Nicolaevsky decided to carry out an investigation to discover who the traitor was in the group. He approached another defector, Walter Krivitsky, and asked him for his views. Krivitsky suggested that Victor Serge was the traitor. We now know it was Mark Zborowski. As Gary Kern, the author of A Death in Washington: Walter G. Krivitsky and the Stalin Terror (2004), has pointed out: "Not satisfied with Krivitsky's abstract logic, Nicolaevsky pressed him to make a more specific report in short, to name his chief suspect. Krivitsky obliged in October 1938 with a personal letter to Nicolaevsky, again writing with painful deliberation and pedantic punctiliousness, but giving weighty reasons for suspecting Victor Serge. The verdict seems wrongheaded and even ironic today, in the light of what is known about Mark Zborowski, yet history has not completely cleared Serge of suspicion, despite apologies in the literature about his political lightheadedness and naive artist's indiscretion. Krivitsky points out that there was no other case in Soviet history of a man first arrested and imprisoned as a Trotskyist, then given not only his freedom, but also permission to travel abroad, all this at a time when other accused Trotskyists were suffering monstrous persecutions."
Father of Kremlinology
When the German Army invaded the Netherlands in May 1940, Nicolaevsky was forced to flee the country and soon afterwards managed to reach the United States. Over the next few years Nicolaevsky developed a reputation as the leading historian of the Soviet Union and became known as "the father of Kremlinology". For example, he was asked to study the testimony of the Soviet defector, Walter Krivitsky. Nicolaevsky argued: "Whom in his day did he not oversee; what secrets did he not hear! He told something about it in the press - beginning with his first articles.... and ending with his book... But what he printed does not convey the full store of information at his disposal. For his first publications he was obliged to choose separate sensational episodes out of his past. The more important part in his stories was not the episodes, but the overall picture of the whole organization and operation of Stalin's truly diabolical apparatus of secret organs."
Nicolaevsky and David Dallin co-authored Forced Labor in Soviet Russia (1947). Over the next few years Nicolaevsky developed a reputation as the leading historian of the Soviet Union and became known as "the father of Kremlinology". Other books by Nicolaevsky include Power and the Soviet Elite and Aseff the Spy.
Boris Nicolaevsky died in New York City on 21st February, 1966.
Primary Sources
(1) Robert Service, Trotsky (2009)
In November 1936 eighty kilos of Trotsky's archive was stolen from the International Institute of Social History at 7 rue de Michelet. The director of the Institute was Boris Nikolaevski.
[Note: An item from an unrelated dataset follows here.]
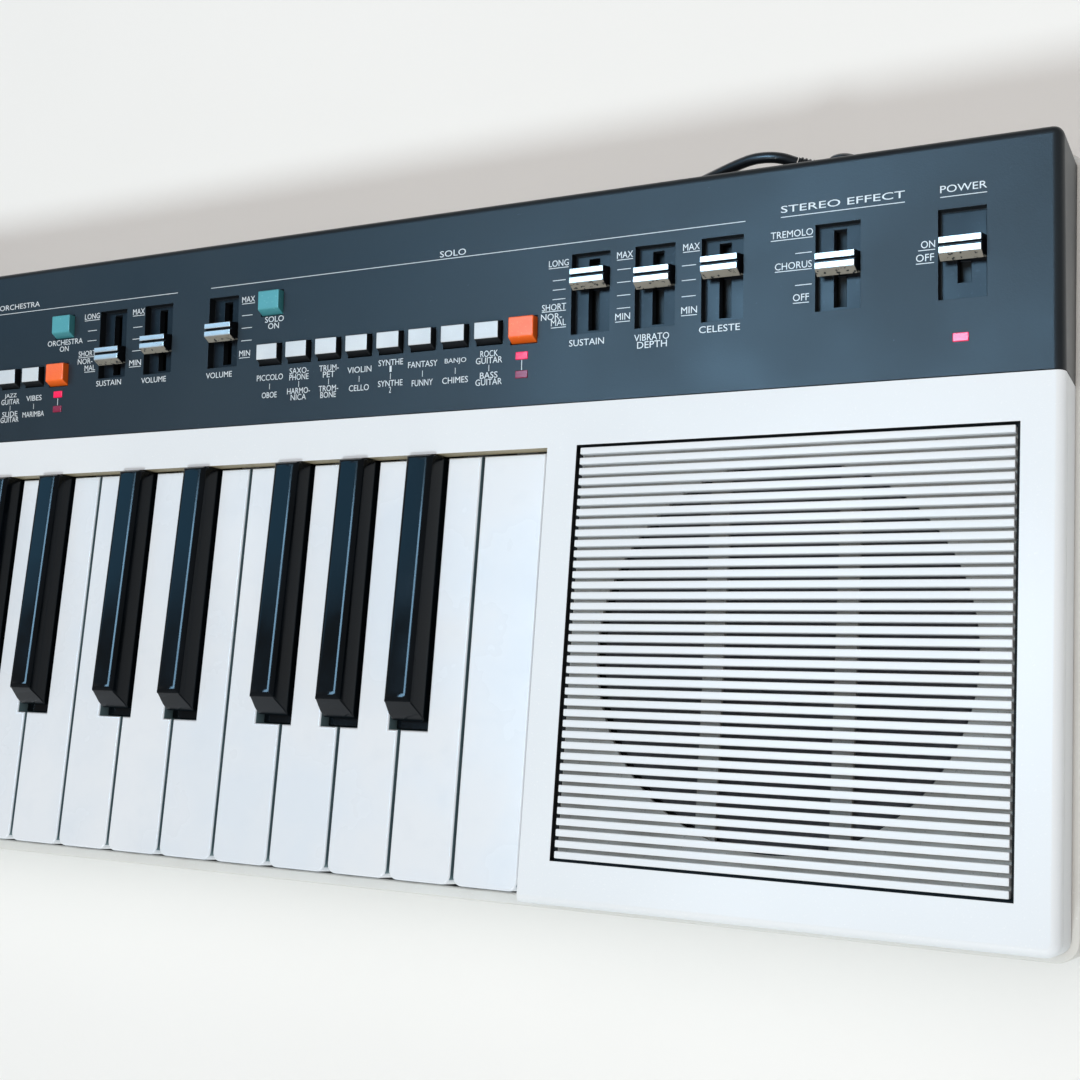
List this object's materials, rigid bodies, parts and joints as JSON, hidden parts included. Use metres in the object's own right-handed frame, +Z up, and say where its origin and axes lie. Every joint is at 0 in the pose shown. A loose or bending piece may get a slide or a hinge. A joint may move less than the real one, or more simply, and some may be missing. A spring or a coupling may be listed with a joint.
{
  "type": "synthesizer",
  "caption": "Portable synthesizer keyboard with sloping control panel, slide and push controls, slotted loudspeaker grilles and a supply lead.",
  "frame": {"origin": "on the surface that the feet stand on, below the middle of the instrument without its lead", "axes": "+X to the player's right along the keys, +Y away from the player, +Z up"},
  "size_m": [0.9966, 0.2831, 0.0718],
  "materials": {
    "case_plastic": "satin, light warm grey",
    "white_plastic": "satin white",
    "black_plastic": "fine-textured satin charcoal",
    "white_key": "semi-gloss, faintly bluish white",
    "black_key": "high gloss",
    "light_button": "satin light grey",
    "orange_button": "satin orange",
    "teal_button": "satin blue-green",
    "slider_cap": "silvered plastic with worn black sides",
    "circuit_board": "brown laminate",
    "frame_steel": "zinc-plated sheet",
    "speaker_metal": "black-painted basket with paper cone",
    "black_rubber": "matt black vinyl"
  },
  "bodies": {
    "case": {"bottom_case": "case_plastic", "battery_door": "case_plastic", "top_cover": "white_plastic", "control_panel": "black_plastic", "main_circuit_board": "circuit_board", "key_frame": "frame_steel", "speaker_grille_left": "white_plastic", "speaker_grille_right": "white_plastic", "speaker_driver_left": "speaker_metal", "speaker_driver_right": "speaker_metal", "supply_socket": "black_rubber", "cord_plug": "black_rubber", "supply_cord": "black_rubber", "cord_coil": "black_rubber", "mains_adapter": "black_rubber"},
    "lower_white_keys": {"lower_white_keys": "white_key"},
    "lower_black_keys": {"lower_black_keys": "black_key"},
    "white_key_a4": {"white_key_a4": "white_key"},
    "white_key_b4": {"white_key_b4": "white_key"},
    "white_key_c5": {"white_key_c5": "white_key"},
    "white_key_d5": {"white_key_d5": "white_key"},
    "white_key_e5": {"white_key_e5": "white_key"},
    "white_key_f5": {"white_key_f5": "white_key"},
    "white_key_g5": {"white_key_g5": "white_key"},
    "white_key_a5": {"white_key_a5": "white_key"},
    "white_key_b5": {"white_key_b5": "white_key"},
    "white_key_c6": {"white_key_c6": "white_key"},
    "black_key_g_sharp_4": {"black_key_g_sharp_4": "black_key"},
    "black_key_a_sharp_4": {"black_key_a_sharp_4": "black_key"},
    "black_key_c_sharp_5": {"black_key_c_sharp_5": "black_key"},
    "black_key_d_sharp_5": {"black_key_d_sharp_5": "black_key"},
    "black_key_f_sharp_5": {"black_key_f_sharp_5": "black_key"},
    "black_key_g_sharp_5": {"black_key_g_sharp_5": "black_key"},
    "black_key_a_sharp_5": {"black_key_a_sharp_5": "black_key"},
    "orchestra_sustain_slider": {"orchestra_sustain_slider": "slider_cap"},
    "orchestra_volume_slider": {"orchestra_volume_slider": "slider_cap"},
    "solo_volume_slider": {"solo_volume_slider": "slider_cap"},
    "solo_sustain_slider": {"solo_sustain_slider": "slider_cap"},
    "vibrato_depth_slider": {"vibrato_depth_slider": "slider_cap"},
    "celeste_slider": {"celeste_slider": "slider_cap"},
    "stereo_effect_slider": {"stereo_effect_slider": "slider_cap"},
    "tempo_slider": {"tempo_slider": "slider_cap"},
    "rhythm_volume_slider": {"rhythm_volume_slider": "slider_cap"},
    "bass_volume_slider": {"bass_volume_slider": "slider_cap"},
    "power_switch": {"power_switch": "slider_cap"},
    "solo_voice_button_1": {"solo_voice_button_1": "light_button"},
    "solo_voice_button_2": {"solo_voice_button_2": "light_button"},
    "solo_voice_button_3": {"solo_voice_button_3": "light_button"},
    "solo_voice_button_4": {"solo_voice_button_4": "light_button"},
    "solo_voice_button_5": {"solo_voice_button_5": "light_button"},
    "solo_voice_button_6": {"solo_voice_button_6": "light_button"},
    "solo_voice_button_7": {"solo_voice_button_7": "light_button"},
    "solo_voice_button_8": {"solo_voice_button_8": "light_button"},
    "solo_variation_button": {"solo_variation_button": "orange_button"},
    "solo_on_button": {"solo_on_button": "teal_button"},
    "orchestra_voice_button_7": {"orchestra_voice_button_7": "light_button"},
    "orchestra_voice_button_8": {"orchestra_voice_button_8": "light_button"},
    "orchestra_variation_button": {"orchestra_variation_button": "orange_button"},
    "orchestra_on_button": {"orchestra_on_button": "teal_button"},
    "left_button_bank": {"left_button_bank": "light_button"}
  },
  "joints": [
    {"name": "lower_white_keys_press", "type": "hinge", "parent": "case", "child": "lower_white_keys", "pos_m": [0, 0.06125, 0.0483], "axis": [1, 0, 0], "range_deg": [0, 3.2], "stiffness_Nm_per_rad": 3, "springref_deg": -17.19},
    {"name": "lower_black_keys_press", "type": "hinge", "parent": "case", "child": "lower_black_keys", "pos_m": [0, 0.06125, 0.0483], "axis": [1, 0, 0], "range_deg": [0, 3.2], "stiffness_Nm_per_rad": 3, "springref_deg": -17.19},
    {"name": "white_key_a4_press", "type": "hinge", "parent": "case", "child": "white_key_a4", "pos_m": [0, 0.06125, 0.0483], "axis": [1, 0, 0], "range_deg": [0, 3.2], "stiffness_Nm_per_rad": 0.2, "springref_deg": -17.19},
    {"name": "white_key_b4_press", "type": "hinge", "parent": "case", "child": "white_key_b4", "pos_m": [0, 0.06125, 0.0483], "axis": [1, 0, 0], "range_deg": [0, 3.2], "stiffness_Nm_per_rad": 0.2, "springref_deg": -17.19},
    {"name": "white_key_c5_press", "type": "hinge", "parent": "case", "child": "white_key_c5", "pos_m": [0, 0.06125, 0.0483], "axis": [1, 0, 0], "range_deg": [0, 3.2], "stiffness_Nm_per_rad": 0.2, "springref_deg": -17.19},
    {"name": "white_key_d5_press", "type": "hinge", "parent": "case", "child": "white_key_d5", "pos_m": [0, 0.06125, 0.0483], "axis": [1, 0, 0], "range_deg": [0, 3.2], "stiffness_Nm_per_rad": 0.2, "springref_deg": -17.19},
    {"name": "white_key_e5_press", "type": "hinge", "parent": "case", "child": "white_key_e5", "pos_m": [0, 0.06125, 0.0483], "axis": [1, 0, 0], "range_deg": [0, 3.2], "stiffness_Nm_per_rad": 0.2, "springref_deg": -17.19},
    {"name": "white_key_f5_press", "type": "hinge", "parent": "case", "child": "white_key_f5", "pos_m": [0, 0.06125, 0.0483], "axis": [1, 0, 0], "range_deg": [0, 3.2], "stiffness_Nm_per_rad": 0.2, "springref_deg": -17.19},
    {"name": "white_key_g5_press", "type": "hinge", "parent": "case", "child": "white_key_g5", "pos_m": [0, 0.06125, 0.0483], "axis": [1, 0, 0], "range_deg": [0, 3.2], "stiffness_Nm_per_rad": 0.2, "springref_deg": -17.19},
    {"name": "white_key_a5_press", "type": "hinge", "parent": "case", "child": "white_key_a5", "pos_m": [0, 0.06125, 0.0483], "axis": [1, 0, 0], "range_deg": [0, 3.2], "stiffness_Nm_per_rad": 0.2, "springref_deg": -17.19},
    {"name": "white_key_b5_press", "type": "hinge", "parent": "case", "child": "white_key_b5", "pos_m": [0, 0.06125, 0.0483], "axis": [1, 0, 0], "range_deg": [0, 3.2], "stiffness_Nm_per_rad": 0.2, "springref_deg": -17.19},
    {"name": "white_key_c6_press", "type": "hinge", "parent": "case", "child": "white_key_c6", "pos_m": [0, 0.06125, 0.0483], "axis": [1, 0, 0], "range_deg": [0, 3.2], "stiffness_Nm_per_rad": 0.2, "springref_deg": -17.19},
    {"name": "black_key_g_sharp_4_press", "type": "hinge", "parent": "case", "child": "black_key_g_sharp_4", "pos_m": [0, 0.06125, 0.0483], "axis": [1, 0, 0], "range_deg": [0, 3.2], "stiffness_Nm_per_rad": 0.2, "springref_deg": -17.19},
    {"name": "black_key_a_sharp_4_press", "type": "hinge", "parent": "case", "child": "black_key_a_sharp_4", "pos_m": [0, 0.06125, 0.0483], "axis": [1, 0, 0], "range_deg": [0, 3.2], "stiffness_Nm_per_rad": 0.2, "springref_deg": -17.19},
    {"name": "black_key_c_sharp_5_press", "type": "hinge", "parent": "case", "child": "black_key_c_sharp_5", "pos_m": [0, 0.06125, 0.0483], "axis": [1, 0, 0], "range_deg": [0, 3.2], "stiffness_Nm_per_rad": 0.2, "springref_deg": -17.19},
    {"name": "black_key_d_sharp_5_press", "type": "hinge", "parent": "case", "child": "black_key_d_sharp_5", "pos_m": [0, 0.06125, 0.0483], "axis": [1, 0, 0], "range_deg": [0, 3.2], "stiffness_Nm_per_rad": 0.2, "springref_deg": -17.19},
    {"name": "black_key_f_sharp_5_press", "type": "hinge", "parent": "case", "child": "black_key_f_sharp_5", "pos_m": [0, 0.06125, 0.0483], "axis": [1, 0, 0], "range_deg": [0, 3.2], "stiffness_Nm_per_rad": 0.2, "springref_deg": -17.19},
    {"name": "black_key_g_sharp_5_press", "type": "hinge", "parent": "case", "child": "black_key_g_sharp_5", "pos_m": [0, 0.06125, 0.0483], "axis": [1, 0, 0], "range_deg": [0, 3.2], "stiffness_Nm_per_rad": 0.2, "springref_deg": -17.19},
    {"name": "black_key_a_sharp_5_press", "type": "hinge", "parent": "case", "child": "black_key_a_sharp_5", "pos_m": [0, 0.06125, 0.0483], "axis": [1, 0, 0], "range_deg": [0, 3.2], "stiffness_Nm_per_rad": 0.2, "springref_deg": -17.19},
    {"name": "orchestra_sustain_slider_slide", "type": "slide", "parent": "case", "child": "orchestra_sustain_slider", "axis": [0, 0.9945, 0.1045], "range_m": [-0.00535, 0.01335]},
    {"name": "orchestra_volume_slider_slide", "type": "slide", "parent": "case", "child": "orchestra_volume_slider", "axis": [0, 0.9945, 0.1045], "range_m": [-0.00795, 0.01075]},
    {"name": "solo_volume_slider_slide", "type": "slide", "parent": "case", "child": "solo_volume_slider", "axis": [0, 0.9945, 0.1045], "range_m": [-0.00975, 0.00895]},
    {"name": "solo_sustain_slider_slide", "type": "slide", "parent": "case", "child": "solo_sustain_slider", "axis": [0, 0.9945, 0.1045], "range_m": [-0.01435, 0.00435]},
    {"name": "vibrato_depth_slider_slide", "type": "slide", "parent": "case", "child": "vibrato_depth_slider", "axis": [0, 0.9945, 0.1045], "range_m": [-0.01245, 0.00625]},
    {"name": "celeste_slider_slide", "type": "slide", "parent": "case", "child": "celeste_slider", "axis": [0, 0.9945, 0.1045], "range_m": [-0.01345, 0.00525]},
    {"name": "stereo_effect_slider_slide", "type": "slide", "parent": "case", "child": "stereo_effect_slider", "axis": [0, 0.9945, 0.1045], "range_m": [-0.01055, 0.00815]},
    {"name": "tempo_slider_slide", "type": "slide", "parent": "case", "child": "tempo_slider", "axis": [0, 0.9945, 0.1045], "range_m": [-0.00935, 0.00935]},
    {"name": "rhythm_volume_slider_slide", "type": "slide", "parent": "case", "child": "rhythm_volume_slider", "axis": [0, 0.9945, 0.1045], "range_m": [-0.01145, 0.00725]},
    {"name": "bass_volume_slider_slide", "type": "slide", "parent": "case", "child": "bass_volume_slider", "axis": [0, 0.9945, 0.1045], "range_m": [-0.00695, 0.01175]},
    {"name": "power_switch_slide", "type": "slide", "parent": "case", "child": "power_switch", "axis": [0, 0.9945, 0.1045], "range_m": [-0.0037, 0]},
    {"name": "solo_voice_button_1_press", "type": "slide", "parent": "case", "child": "solo_voice_button_1", "axis": [0, 0.1045, -0.9945], "range_m": [0, 0.002], "stiffness_N_per_m": 250, "springref_m": -0.002},
    {"name": "solo_voice_button_2_press", "type": "slide", "parent": "case", "child": "solo_voice_button_2", "axis": [0, 0.1045, -0.9945], "range_m": [0, 0.002], "stiffness_N_per_m": 250, "springref_m": -0.002},
    {"name": "solo_voice_button_3_press", "type": "slide", "parent": "case", "child": "solo_voice_button_3", "axis": [0, 0.1045, -0.9945], "range_m": [0, 0.002], "stiffness_N_per_m": 250, "springref_m": -0.002},
    {"name": "solo_voice_button_4_press", "type": "slide", "parent": "case", "child": "solo_voice_button_4", "axis": [0, 0.1045, -0.9945], "range_m": [0, 0.002], "stiffness_N_per_m": 250, "springref_m": -0.002},
    {"name": "solo_voice_button_5_press", "type": "slide", "parent": "case", "child": "solo_voice_button_5", "axis": [0, 0.1045, -0.9945], "range_m": [0, 0.002], "stiffness_N_per_m": 250, "springref_m": -0.002},
    {"name": "solo_voice_button_6_press", "type": "slide", "parent": "case", "child": "solo_voice_button_6", "axis": [0, 0.1045, -0.9945], "range_m": [0, 0.002], "stiffness_N_per_m": 250, "springref_m": -0.002},
    {"name": "solo_voice_button_7_press", "type": "slide", "parent": "case", "child": "solo_voice_button_7", "axis": [0, 0.1045, -0.9945], "range_m": [0, 0.002], "stiffness_N_per_m": 250, "springref_m": -0.002},
    {"name": "solo_voice_button_8_press", "type": "slide", "parent": "case", "child": "solo_voice_button_8", "axis": [0, 0.1045, -0.9945], "range_m": [0, 0.002], "stiffness_N_per_m": 250, "springref_m": -0.002},
    {"name": "solo_variation_button_press", "type": "slide", "parent": "case", "child": "solo_variation_button", "axis": [0, 0.1045, -0.9945], "range_m": [0, 0.002], "stiffness_N_per_m": 250, "springref_m": -0.002},
    {"name": "solo_on_button_press", "type": "slide", "parent": "case", "child": "solo_on_button", "axis": [0, 0.1045, -0.9945], "range_m": [0, 0.002], "stiffness_N_per_m": 250, "springref_m": -0.002},
    {"name": "orchestra_voice_button_7_press", "type": "slide", "parent": "case", "child": "orchestra_voice_button_7", "axis": [0, 0.1045, -0.9945], "range_m": [0, 0.002], "stiffness_N_per_m": 250, "springref_m": -0.002},
    {"name": "orchestra_voice_button_8_press", "type": "slide", "parent": "case", "child": "orchestra_voice_button_8", "axis": [0, 0.1045, -0.9945], "range_m": [0, 0.002], "stiffness_N_per_m": 250, "springref_m": -0.002},
    {"name": "orchestra_variation_button_press", "type": "slide", "parent": "case", "child": "orchestra_variation_button", "axis": [0, 0.1045, -0.9945], "range_m": [0, 0.002], "stiffness_N_per_m": 250, "springref_m": -0.002},
    {"name": "orchestra_on_button_press", "type": "slide", "parent": "case", "child": "orchestra_on_button", "axis": [0, 0.1045, -0.9945], "range_m": [0, 0.002], "stiffness_N_per_m": 250, "springref_m": -0.002},
    {"name": "left_button_bank_press", "type": "slide", "parent": "case", "child": "left_button_bank", "axis": [0, 0.1045, -0.9945], "range_m": [0, 0.002], "stiffness_N_per_m": 900, "springref_m": -0.002}
  ]
}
Despite being a Menshevik, he had earned Lev Sedov's trust by lending rare books to him and Trotsky. He was a devoted collector of all material that shed light on Russian revolutionary history and Lev had decided that his father's files would be safest in his care. The burglars left no sign of breakage on entry. The police were foxed. Sedov informed them that only Nikolaevski, Estrina, Zborowski and Heijenoort knew of the existence of the deposit; and he guaranteed the good faith of all of them?" Everyone suspected the NKVD but no one knew how the crime had been planned and undertaken.
(2) Gary Kern, A Death in Washington: Walter G. Krivitsky and the Stalin Terror (2004)
Responding to Boris Nicolaevsky's inquiry in the Reiss assassination, Krivitsky wrote out his reasons for thinking that there was a traitor among the Trotskyists. The result, called "Witness Testimony," is a fascinating document that exhibits the meticulously analytical mind of a professional as no description ever could. Yet, lacking critical information, it simply proves the existence of an inside informer and fails to pinpoint Zborowski. In fact, Zborowski later got hold of it and exulted to Moscow that Krivitsky had not said a word against him, but only pointed at Victor Serge.
Not satisfied with Krivitsky's abstract logic, Nicolaevsky pressed him to make a more specific report in short, to name his chief suspect. Krivitsky obliged in October 1938 with a personal letter to Nicolaevsky, again writing with painful deliberation and pedantic punctiliousness, but giving weighty reasons for suspecting Victor Serge. The verdict seems wrongheaded and even ironic today, in the light of what is known about Zborowski, yet history has not completely cleared Serge of suspicion, despite apologies in the literature about his political lightheadedness and naive artist's indiscretion. Krivitsky points out that there was no other case in Soviet history of a man first arrested and imprisoned as a Trotskyist, then given not only his freedom, but also permission to travel abroad, all this at a time when other accused Trotskyists were suffering monstrous persecutions, a time, in fact, when Serge's former boss, Grigory Zinoviev, was under arrest and facing a humiliating show trial and heartless execution. The "unprecedented fact" still stands out today. Likewise, the question of Serge's mistress in Paris, a beautiful Italian actress and Communist, raised Krivitsky's hackles, though Serge himself told Krivitsky that he did not trust her. The least that can be said about Serge in this connection is that the NKVD knew the kind of man it was setting free: it knew where he would go, whom he would contact, what work he would do and how he would behave. Whether or not he consciously cooperated, he certainly formed part of an overlapping operation against the Trotskyists in Paris. Zborowski could count on him to reveal everything he saw, heard and did. If he showed Zborowski the Kruzia letter or handed it to him to mail, he would not qualify as a competent agent, unless he did so to throw off suspicion; he would qualify, how-ever, as a dangerous chatterbox.